One need only look at Fiona Apple’s post-release concert in Houston on Friday night to see that the answer to the singer’s problems are not easier access to drugs. Seemingly buzzed on something, Apple opened up to the Space City crowd with a bizarre tangent about her experiences in the slammer:
“Now, most of the people were very nice to me. There are four of you out there, and I want you to know that I heard everything you did. I wrote it all down with your names and everything you did and said stupidly thinking that I couldn’t hear or see you. I then ripped the paper up, but not before I encoded it and– I got two lock boxes. We’ll call them “holding cell one” and “holding cell two”. In “holding cell one” is the encoded version of the shit that you did that I know was inappropriate and probably illegal. In “holding cell two” is the decoder. I’m the only one who holds the key, and you and I will be intimate forever because I will hold that secret forever. Unless of course the celebrity that you had so much interest in but you wanted to accuse me of bringing up while you laughed at me all night? Unless you’re interested in being a celebrity, I’ll make you fucking famous any time you ask and I’ll open those boxes. So why don’t you stay in your fucking holding cell?“
Miles Davis, at the age of 65, the last year of his life.
The lack of coherence in Apple’s speech is haunting, a testament not to her musical genius, but to the degrading effects of drug abuse. In popular culture, the image of the ‘tortured artist’ is so ubiquitous that we tend to celebrate the torture as much as the art, for we imagine the latter would not exist without the former. This is a terrible mistake, however. We should eagerly acknowledge that an artist like Fiona Apple (or Miles Davis or Amy Winehouse or whomever) would clearly have been better off without debilitating drug addictions. Put another way, to celebrate drug abuse and the subsequent degeneration of an artist’s mind and body because it facilitates the creation of great music is morally obscene.
In this vein, we must touch upon Apple’s 1997 MTV Video Music Award appearance, the single most infamous moment of Apple’s career. I remember watching Apple take the stage after winning the award for Best New Artist, seeing the strung-out singer, sallow eyes and slumped shoulders, murmur half-thought thoughts. She cryptically remarked that the “world is bullshit, and you shouldn’t model your life on what we think is cool, and what we’re wearing and what we’re saying” and “it’s just very stupid that I’m in this world.” Oddly, these comments have some resonance today.

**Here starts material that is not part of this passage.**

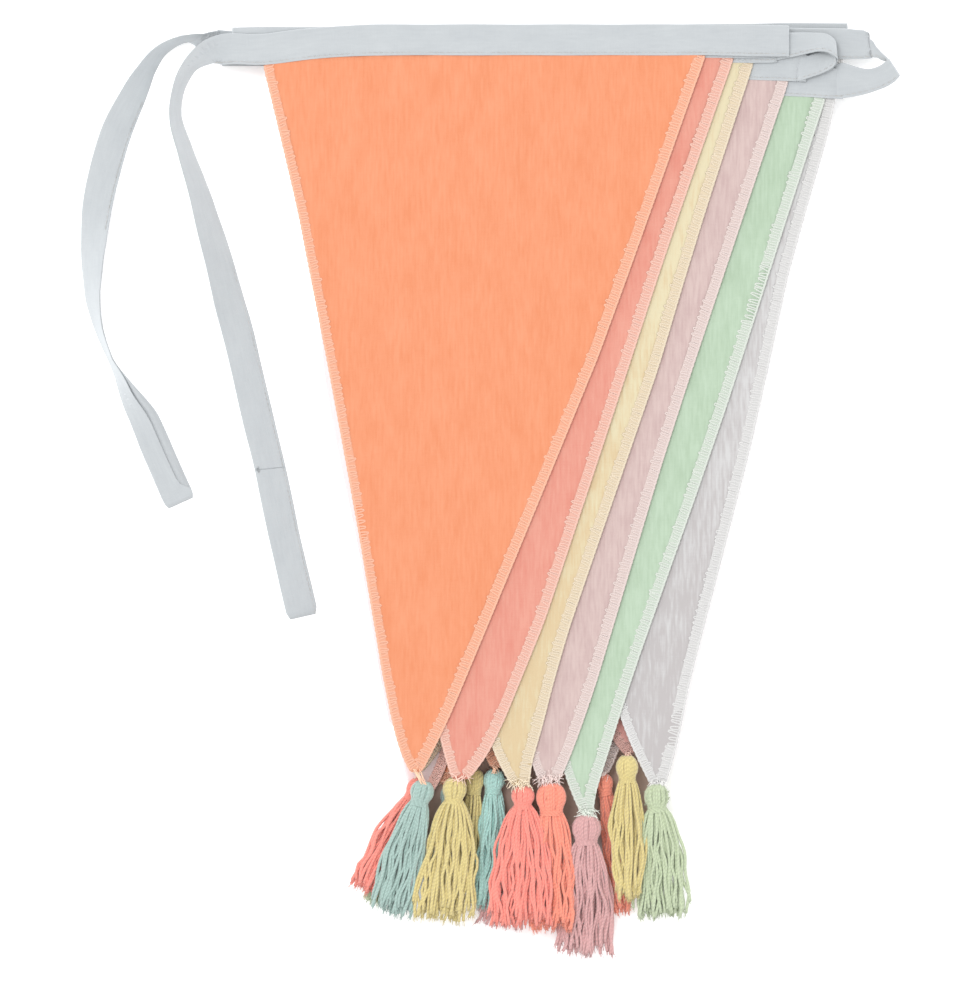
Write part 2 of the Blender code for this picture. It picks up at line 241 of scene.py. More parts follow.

To a certain extent, in fact, Apple was right. She is a fine exemplar of the “bullshit” and “stupidity” of this world, being someone who represents the most irrational and tragic elements of the anti-War on Drugs movement. Better yet, perhaps she is a human Rorschach test, serving as an idol, an artist, a fool, or an ingrate in the eyes of most and, in the eyes of a small minority, a human being.